When it comes to the Libs’ influences, the usual suspects are all present. The lead single, “Gunga Din,” mixes in a healthy portion of that two-tone swagger that the Specials made famous. The reggae-tinged verses saunter right up to the chorus, where the track prepares for lift-off and soars. In “Fame and Fortune,” the Libs look back to the days of their come-up, piecing together their history over a romp styled in the fashion of The Kinks Are the Village Green Preservation Society. Echoes of the Smiths embellish “Heart of the Matter,” which opens a cappella with a line that Morrissey would be jealous of: “No one can hold a light to your misery/You’re the number one,” Doherty sings, in what has become a favorite moment of mine on the record. No matter how many influences I hear wrapped up in their songs, however, the Libertines remain a unique voice.
The Libertines never shy away from the highs and lows of the human experience; the soul of the band emanates from every cracking vocal chord, every shitty acoustic guitar and every stumbling drumbeat. Their lyrics bear a spectrum of feelings ranging from heartbreak to delirium, from angst to positivity. Very few bands are able to make a record as sincere as the Libertines can.
I need the Libertines now for the same reasons I did when I first heard them. As the kid who got kicked to the curb in an increasingly antiseptic city, I found solace in their raucous expression.

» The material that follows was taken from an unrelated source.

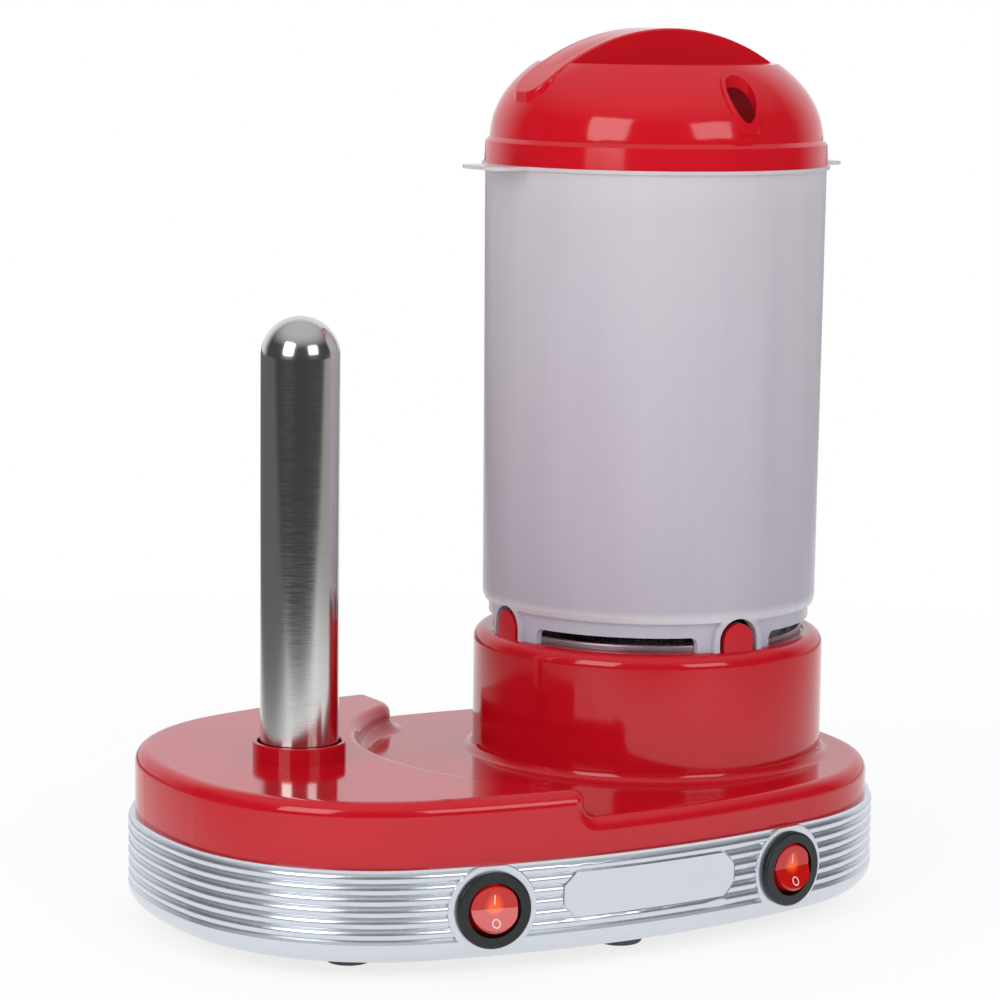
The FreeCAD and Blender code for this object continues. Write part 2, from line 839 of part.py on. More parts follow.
def bracket_screws():
    head_z = bracket_bottom_z - shield_thickness
    screws = []
    for side in (-1.0, 1.0):
        x = boiler_x + side * bracket_screw_offset
        screws.append(screw(x, 0.0, head_z, bracket_screw_length - 1.0, bracket_screw_radius,
                            bracket_screw_head, bracket_screw_radius))
    return group(screws)


# Mains entry
def gland_placement():
    return panel_placement(0.0, gland_z, skirt_crest, front=False)


def cord_gland():
    flange = Part.makeCylinder(gland_radius, gland_flange, V(0, 0, -gland_flange), UP)
    neck = Part.makeCylinder(gland_neck_radius, gland_depth, V(0, 0, -gland_depth), UP)
    bore = Part.makeCylinder(gland_bore_radius, gland_depth * 2.0, V(0, 0, -gland_depth * 1.5), UP)
    return placed(flange.fuse(neck).cut(bore).removeSplitter(), gland_placement())


def gland_nut():
    top = -skirt_wall - gland_nut_gap
    nut = tube(gland_nut_radius, gland_neck_radius, top - gland_nut_thickness, top)
    return placed(nut, gland_placement())


def terminal_block():
    half_x = block_length / 2.0
    half_y = block_width / 2.0
    low = plate_top_z
    body = block(block_x - half_x, block_x + half_x, block_y - half_y, block_y + half_y,
                 low, low + block_height)
    for index in range(block_ways):
        x = block_x + (index - (block_ways - 1) / 2.0) * block_pitch
        start = V(x, block_y - block_width, low + block_height / 2.0)
        body = body.cut(Part.makeCylinder(block_bore, block_width * 2.0, start, V(0, 1, 0)))
    return body


# Switches, in panel coordinates
def switch_housing():
    flange = Part.makeCylinder(flange_radius, flange_thickness, V(0, 0, 0), UP)
    rim = edges_where(flange, lambda s: all(p.z > flange_thickness - 0.01 for p in s))
    flange = flange.makeFillet(flange_edge, rim)
    barrel = Part.makeCylinder(barrel_radius, barrel_depth, V(0, 0, -barrel_depth), UP)
    mouth = cylinder(mouth_radius, flange_thickness - mouth_depth - 1.0, flange_thickness + 1.0)
    pocket = cylinder(pocket_radius, barrel_back - barrel_depth, flange_thickness - mouth_depth)
    body = flange.fuse(barrel).cut(mouth).cut(pocket)
    body = body.cut(switch_pivot_rod(pivot_radius))
    for blade in switch_blades():
        body = body.cut(blade)
    return body.removeSplitter()


def switch_pivot_rod(radius):
    start = V(-barrel_radius, 0, -pivot_depth)
    return Part.makeCylinder(radius, barrel_radius * 2.0, start, V(1, 0, 0))


def switch_rocker():
    """Round rocker with two sloping faces that meet in the middle, its top pressed in."""
    reach = rocker_sphere
    post = cylinder(rocker_radius, -rocker_underside, reach)
    body = post.common(Part.makeSphere(rocker_sphere, V(0, 0, 0)))
    rise = reach * math.tan(math.radians(rocker_slope))
    for side in (-1.0, 1.0):
        points = [
            V(-reach, 0, rocker_centre_height), V(-reach, side * reach, rocker_centre_height + rise),
            V(-reach, side * reach, reach * 2.0), V(-reach, 0, reach * 2.0)]
        wedge = Part.Face(Part.makePolygon(points + points[:1])).extrude(V(reach * 2.0, 0, 0))
        body = body.cut(wedge)
    bore_radius = pivot_radius + pivot_clearance
    body = body.cut(Part.makeCylinder(bore_radius, reach * 2.0, V(-reach, 0, 0), V(1, 0, 0)))
    body.rotate(V(0, 0, 0), V(1, 0, 0), -rocker_tilt)
    body.translate(V(0, 0, -pivot_depth))
    return body


def switch_blades():
    blades = []
    for index in (-1, 0, 1):
        y = index * blade_spacing
        z1 = barrel_back - barrel_depth
        z0 = -barrel_depth - blade_length
        half_x = blade_width / 2.0
        half_y = blade_thickness / 2.0
        blades.append(block(-half_x, half_x, y - half_y, y + half_y, z0, z1))
    return blades


def switch_lamp():
    z = barrel_back - barrel_depth + lamp_radius
    return Part.makeCylinder(lamp_radius, lamp_length, V(-lamp_length / 2.0, 0, z), V(1, 0, 0))


# Container
def radial_slab(outline, near, far):
    """Solid on the +X side of the boiler axis from (y, z) edges, between two radii."""
    face = Part.Face(Part.Wire(Part.__sortEdges__(outline)))
    face.translate(V(near / 2.0, 0, 0))
    slab = face.extrude(V(far, 0, 0))
    zs = [vertex.Z for vertex in face.Vertexes]
    return slab.common(tube(far, near, min(zs) - far, max(zs) + far))


def leg_outline():
    """Leg under a tab arch: straight foot with flared corners into the span above."""
    half = leg_half_width
    low = housing_top_z
    knee = span_z - leg_flare
    wide = half + leg_flare
    cos45 = math.sqrt(0.5)
    edges = [
        Part.makeLine(V(0, -half, low), V(0, half, low)),
        Part.makeLine(V(0, half, low), V(0, half, knee)),
        Part.makeLine(V(0, wide, span_z + 0.5), V(0, -wide, span_z + 0.5)),
        Part.makeLine(V(0, wide, span_z), V(0, wide, span_z + 0.5)),
        Part.makeLine(V(0, -wide, span_z), V(0, -wide, span_z + 0.5)),
        Part.makeLine(V(0, -half, knee), V(0, -half, low))]
    for side in (-1.0, 1.0):
        middle = V(0, side * (wide - leg_flare * cos45), knee + leg_flare * cos45)
        edges.append(Part.Arc(V(0, side * half, knee), middle, V(0, side * wide, span_z)).toShape())
    return edges


def arch_outline(radius, foot_z):
    """Doorway with a round head, over a tab."""
    right = V(0, radius, tab_round_z)
    left = V(0, -radius, tab_round_z)
    return [
        Part.makeLine(V(0, -radius, foot_z), V(0, radius, foot_z)),
        Part.makeLine(V(0, radius, foot_z), right),
        Part.Arc(right, V(0, 0, tab_round_z + radius), left).toShape(),
        Part.makeLine(left, V(0, -radius, foot_z))]


def round_boiler(shape):
    """The shape at each tab, round the boiler's axis."""
    copies = []
    for index in range(tab_count):
        copy = shape.copy()
        copy.rotate(V(0, 0, 0), UP, 360.0 * index / tab_count)
        copies.append(copy)
    return copies


def container():
    foot_in = foot_ring_radius - foot_ring_wall
    floor_top = container_floor_z + container_floor_thickness
    shell = turned([
        (0.0, container_floor_z), (foot_in, container_floor_z), (foot_in, crease_z),
        (crease_radius, crease_z), (container_foot_radius, crease_z + crease_rise),
        (container_top_radius, container_top_z), (container_top_radius - container_wall, container_top_z),
        (container_foot_radius - container_wall, floor_top), (0.0, floor_top)])
    ring = tube(foot_ring_radius, foot_in, span_z, crease_z + 0.5)
    legs = round_boiler(radial_slab(leg_outline(), foot_in, foot_ring_radius))
    opening = tab_width / 2.0 + arch_clearance
    bead = arch_outline(opening + arch_rim, housing_top_z)
    rims = round_boiler(radial_slab(bead, foot_in, arch_rim_radius))
    rim_in = container_top_radius - container_wall
    rim = tube(rim_radius, rim_in, container_top_z - rim_thickness, container_top_z)
    solid = fused([shell, ring, rim] + legs + rims + [container_ears()])
    below = housing_top_z - 1.0
    doors = round_boiler(radial_slab(arch_outline(opening, below), foot_in - 1.0, rim_radius))
    solid = solid.cut(doors[0].multiFuse(doors[1:]))
    holes = [cylinder(steam_hole_radius, container_floor_z - 1.0, floor_top + 1.0)]
    for ring_index, count in enumerate(steam_ring_counts):
        radius = steam_ring_first + ring_index * steam_ring_pitch
        for index in range(count):
            angle = 2.0 * math.pi * index / count
            x = radius * math.cos(angle)
            y = radius * math.sin(angle)
            holes.append(cylinder(steam_hole_radius, container_floor_z - 1.0, floor_top + 1.0, x, y))
    solid = solid.cut(holes[0].multiFuse(holes[1:])).removeSplitter()
    solid.translate(V(boiler_x, 0, 0))
    return solid


def container_ears():
    """Two rounded grips on the container's rim, in line with the base."""
    half = ear_half_width
    bar = block(-ear_reach, ear_reach, -half, half, container_top_z - rim_thickness, container_top_z)
    bar = bar.makeFillet(ear_corner, edges_where(bar, upright))
    inner = container_top_radius - container_wall
    return bar.cut(cylinder(inner, container_top_z - rim_thickness - 1.0, container_top_z + 1.0))


# Lid
def half_dome(radius, height, z):
    """Solid half ellipsoid on a flat base."""
    ball = Part.makeSphere(1.0, V(0, 0, 0), UP, 0.0, 90.0, 360.0)
    matrix = FreeCAD.Matrix()
    matrix.scale(V(radius, radius, height))
    dome = ball.transformGeometry(matrix)
    dome.translate(V(0, 0, z))
    return dome


def grip_ridge():
    """Ridge across the lid with rounded ends; its top is a shallow arch."""
    top_z = dome_z + dome_height + grip_top_rise
    half = grip_half_width
    length = grip_half_length
    bar = block(-length, length, -half, half, grip_foot_z, top_z + 1.0)
    bar = bar.makeFillet(grip_end_round, edges_where(bar, upright))
    start = V(0, -half * 2.0, top_z - grip_top_radius)
    arch = Part.makeCylinder(grip_top_radius, half * 4.0, start, V(0, 1, 0))
    bar = bar.common(arch)

    def top_edge(samples):
        away = [math.hypot(p.x, p.z - top_z + grip_top_radius) for p in samples]
        return all(abs(d - grip_top_radius) < 0.01 for d in away)

    return bar.makeFillet(grip_edge_round, edges_where(bar, top_edge))


def lid():
    band_top = container_top_z + lid_band_height
    base_z = container_top_z
    band = turned([
        (0.0, base_z), (lid_band_radius, base_z), (lid_band_top_radius, band_top),
        (dome_radius, dome_z), (0.0, dome_z)])
    dome = half_dome(dome_radius, dome_height, dome_z)
    reach = dome_radius * 2.0
    top = dome_z + dome_height * 2.0
    for side in (-1.0, 1.0):
        near = side * grip_half_width
        far = side * reach
        dome = dome.cut(block(-reach, reach, min(near, far), max(near, far), grip_ledge_z, top))
    lip_outer = container_top_radius - container_wall - lid_lip_gap
    lip = cylinder(lip_outer, base_z - lid_lip_depth, base_z)
    raised = steam_vent_rim_height
    rim = cylinder(steam_vent_radius + steam_vent_rim, steam_vent_floor_z - steam_vent_rim,
                   grip_ledge_z - steam_vent_rim, 0.0, -steam_vent_offset)
    rim = rim.common(half_dome(dome_radius + raised, dome_height + raised, dome_z))
    solid = fused([band, dome, grip_ridge(), rim, lip])
    inner_radius = lip_outer - lid_wall
    cavity = half_dome(dome_radius - lid_wall, dome_height - lid_wall, dome_z)
    low = cylinder(reach, dome_z, grip_ledge_z - lid_wall)
    half = grip_half_width - lid_wall
    slot = block(-reach, reach, -half, half, dome_z, top)
    cavity = cavity.common(low.fuse(slot))
    shaft = turned([
        (0.0, base_z - lid_lip_depth - 1.0), (inner_radius, base_z - lid_lip_depth - 1.0),
        (inner_radius, base_z), (dome_radius - lid_wall, dome_z), (0.0, dome_z)])
    solid = solid.cut(shaft).cut(cavity)
    vent = cylinder(steam_vent_radius, steam_vent_floor_z, grip_ledge_z + 1.0, 0.0, -steam_vent_offset)
    solid = solid.cut(vent).removeSplitter()
    solid.translate(V(boiler_x, 0, 0))
    return solid


def main():
    os.makedirs("parts", exist_ok=True)
    builders = [
        top_cover, base_skirt, base_plate, rubber_feet, base_screws,
        spike_tube, spike_flange, spike_collar, spike_heater,
        heater_spacers, spike_clamp, spike_clamp_screws,
        boiler_dish, boiler_seal, heating_element, thermostat, thermal_fuse,
        element_bracket, heat_shield, bracket_screws,
        cord_gland, gland_nut, terminal_block, container, lid]
    for build in builders:
        save(build.__name__, build())
    for side, x in switch_xs.items():
        place = panel_placement(x, switch_z, panel_grow)
        save(side + "_switch_housing", placed(switch_housing(), place))
        save(side + "_rocker", placed(switch_rocker(), place))
        save(side + "_rocker_pivot", placed(switch_pivot_rod(pivot_radius), place))
        save(side + "_switch_lamp", placed(switch_lamp(), place))
        save(side + "_switch_terminals", placed(group(switch_blades()), place))


main()
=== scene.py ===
import json
import math

import bpy
from bpy.props import FloatProperty, FloatVectorProperty, PointerProperty
from mathutils import Matrix, Vector


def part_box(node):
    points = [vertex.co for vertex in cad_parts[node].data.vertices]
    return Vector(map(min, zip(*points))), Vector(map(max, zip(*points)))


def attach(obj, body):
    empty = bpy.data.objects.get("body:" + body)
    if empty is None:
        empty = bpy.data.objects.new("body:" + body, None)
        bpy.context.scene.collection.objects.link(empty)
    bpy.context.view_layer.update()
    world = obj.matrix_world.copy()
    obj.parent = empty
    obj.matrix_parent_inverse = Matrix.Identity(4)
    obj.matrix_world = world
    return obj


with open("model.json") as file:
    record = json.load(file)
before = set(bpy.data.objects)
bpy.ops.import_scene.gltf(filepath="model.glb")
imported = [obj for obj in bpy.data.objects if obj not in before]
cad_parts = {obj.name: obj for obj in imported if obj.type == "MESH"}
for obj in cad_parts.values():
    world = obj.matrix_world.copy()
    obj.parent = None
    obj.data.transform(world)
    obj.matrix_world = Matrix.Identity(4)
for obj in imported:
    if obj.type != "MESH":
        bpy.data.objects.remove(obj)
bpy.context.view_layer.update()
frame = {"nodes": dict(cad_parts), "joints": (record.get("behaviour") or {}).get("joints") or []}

bl_info = {
    "name": "Hot Dog Toaster",
    "version": (1, 0, 0),
    "blender": (4, 5, 0),
    "location": "3D View > Sidebar > Toaster",
    "description": "Finishes and details of a table-top hot dog toaster around its packed frame",
    "category": "Object",
}

MM = 0.001
INK_FLATNESS = 0.16

# Bright flange of the boiler dish, outside its well that is painted dark as painted shade
FLANGE_WIDTH = 5.1 * MM
FLANGE_BLEND = 0.3 * MM

# Glow on a rocker: how far over its pivot the lamp is, and where the light starts and ends
LAMP_RISE = 1.6 * MM
GLOW_FULL = 3.4 * MM
GLOW_NONE = 5.2 * MM


# Colours and nodes

def srgb(text):
    """Linear red, green and blue of an sRGB hex value."""
    values = [int(text[i:i + 2], 16) / 255.0 for i in (1, 3, 5)]
    return [v / 12.92 if v <= 0.04045 else ((v + 0.055) / 1.055) ** 2.4 for v in values]


def rgba(colour):
    return (*colour, 1.0)


def add_node(tree, kind, settings=None, links=None):
    """Adds a node; settings are its sockets or properties by name, links its inputs by socket."""
    node = tree.nodes.new(kind)
    for name, value in (settings or {}).items():
        if isinstance(name, int) or name in node.inputs:
            node.inputs[name].default_value = value
        else:
            setattr(node, name, value)
    for socket, source in (links or {}).items():
        tree.links.new(source, node.inputs[socket])
    return node


def new_material(name, **sockets):
    """A material with a Principled surface; sockets are set on the shader by name."""
    material = bpy.data.materials.new(name)
    material.use_nodes = True
    tree = material.node_tree
    tree.nodes.clear()
    shader = add_node(tree, "ShaderNodeBsdfPrincipled", sockets)
    add_node(tree, "ShaderNodeOutputMaterial", None, {"Surface": shader.outputs["BSDF"]})
    return material, tree, shader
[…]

And as I listen, all grown up, to Anthems of Doomed Youth, I can’t help but think of my own boyhood sneaking away from me. Then I remember another lesson from the Libs’ songbook: “If you’ve lost your faith in love and music/ Oh, the end won’t be long.” I have certainly not lost faith — in music, love or the Libertines. Anthems for Doomed Youth stays defiant; it’s a triumph against all odds, the boys together once again, singing “la la la la la la la la la la la la la.”